The Respondent is to pay the costs of the
application on the attorney
and client scale.
____________________________
C
E THOMPSON AJ
[Acting
Judge of the High Court,
Gauteng
Local Division,
Johannesburg]
For
the Applicant: Adv.
J C Viljoen
Instructed
by: McKenzie
Van Der Merwe & Willemse
For
the Respondent: Adv.
L Leeuw
Instructed
by: Sarlie
& Ismail Inc.
Date
of Hearing: 11
May 2020 (matter decided
on the papers)
Date
of Judgment: 12
May 2020
***JUDGMENT
DELIVERED BY UPLOADING ONTO CASELINES***
[1]
eBotswana
(Pty) Ltd v Sentech (Pty) Ltd and Others
2013(6) SA 327(GSJ) at para 28
[2]
Section
43(2) of the Superior Court’s Act 10 of 2013
[3]
Pienaar
v TLB Transport CC
(10521/2017)
[2018] ZAGPJHC128 (10 May 2018) at para 4
[4]
Mohamed’s
Leisure Holdings (Pty) Ltd v Southern Sun Hotel Interests (Pty) Ltd
(183/17) [2017] ZASCA176; 2018(2) SA314 (SCA) (1 December 2017) at
para [23]
[5]
Mighty
Solutions CC t/a Orlando Service Station v Engine Petroleum Limited
and Another
(CCT211/14) [2015] ZACC34; 2016(1) SA621(CC); 2016(1) BCLR 2008 (CC)

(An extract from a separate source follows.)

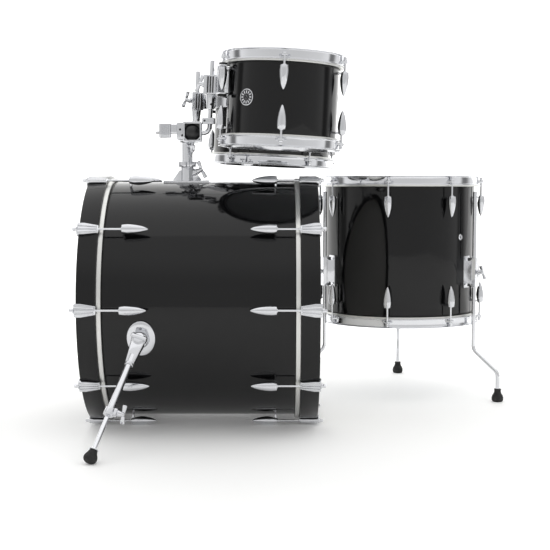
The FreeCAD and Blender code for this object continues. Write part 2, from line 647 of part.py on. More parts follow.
small_ball = Vector(holder_x + num("kit.small_ball_x"), num("kit.small_ball_y"), ball_z)
medium_ball = Vector(holder_x + num("kit.medium_ball_x"), num("kit.medium_ball_y"), ball_z)
# the small tom's arm leaves along X, the medium tom's along Y, each between two jaws
small_jaws = Placement(small_ball, Rotation())
medium_jaws = Placement(medium_ball, Rotation(Vector(0, 0, 1), 90))
jaw_step = num("kit.jaw_gap + kit.jaw_plate") / 2
block_middle = holder_x - num("kit.head_block_length / 2") - 10
pieces = [primitive("Cylinder", at(holder_x, 0, head_low), Radius="kit.head_diameter / 2",
                    Height="kit.head_height"),
          centred_box(at(block_middle, 0, ball_z), "kit.head_block_length", "kit.head_block_width",
                      "kit.head_block_height"),
          primitive("Cylinder", at(block_middle - 34, 0, ball_z, (0, 1, 0), 90), Radius="6",
                    Height="14")]
holes = [primitive("Cylinder", at(holder_x, 0, head_low - 60), Radius="kit.post_diameter / 2",
                   Height="kit.head_height - kit.head_roof + 60")]
bridge_step = num("kit.jaw_size / 2") + 1
for jaws in (small_jaws, medium_jaws):
    for turn in (-1, 1):
        pieces.append(centred_box(jaws.multiply(at(0, turn * jaw_step, 0)), "kit.jaw_size",
                                  "kit.jaw_plate", "kit.jaw_size"))
        pieces.append(centred_box(jaws.multiply(at(0, 0, turn * bridge_step)), "18",
                                  "kit.jaw_gap + 2 * kit.jaw_plate", "6"))
    holes.append(primitive("Sphere", jaws, Radius="kit.ball_diameter / 2 + kit.turning_fit"))
# webs from the head to the jaws
pieces.append(centred_box(at(holder_x + 4, -19, ball_z), "30", "14", "kit.head_block_height"))
pieces.append(centred_box(at(holder_x + 4, 22, ball_z), "40", "10", "kit.head_block_height"))
bolt_drop = Vector(0, 0, num("kit.jaw_size / 2") + 6)
bolt_length = bolt_drop.z - num("kit.ball_diameter / 2")
ball_bolts = {tom: pointing(ball - bolt_drop, Vector(0, 0, -1))
              for tom, ball in (("small", small_ball), ("medium", medium_ball))}
holes += [bolt_hole(place, bolt_length + 5) for place in ball_bolts.values()]
keep(less(fused(*pieces), *holes), "holder_head")
for tom, place in ball_bolts.items():
    keep(wing_bolt(place, bolt_length - 0.5), tom + "_ball_wing")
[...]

(19 November 2015) at para [28] and [33]
[6]
Mpange
and Others v Sethole
(07/7063)
[2007] ZAGPHC202 (22 June 2007) at para [24]
[7]
National
Director of Public Prosecutions v Zuma
[2009]
ZASCA1; 2009(2) SA277 (SCA) at para [26]
“
Motion
proceedings, unless concerned with interim relief are all about the
resolution of legal issues based on common cause facts.
Unless the
circumstances are special they cannot be used to resolve factual
issues because they are not designed to determine
probabilities. It
is well established under the Plascon Evans Rule that where in
motion proceedings disputes of fact arise on
affidavits, a final
order can only be granted if the facts averred by the Applicant’s
affidavits, which have been admitted
by the Respondent, together
with the facts alleged by the latter, justifies such order. It may
be different if the Respondent’s
version consists of bold or
uncreditworthy denials, raises fictitious disputes of fact, is
palpably implausible, farfetched or
so clearly untenable that the
Court is justified in rejecting them merely on the papers.”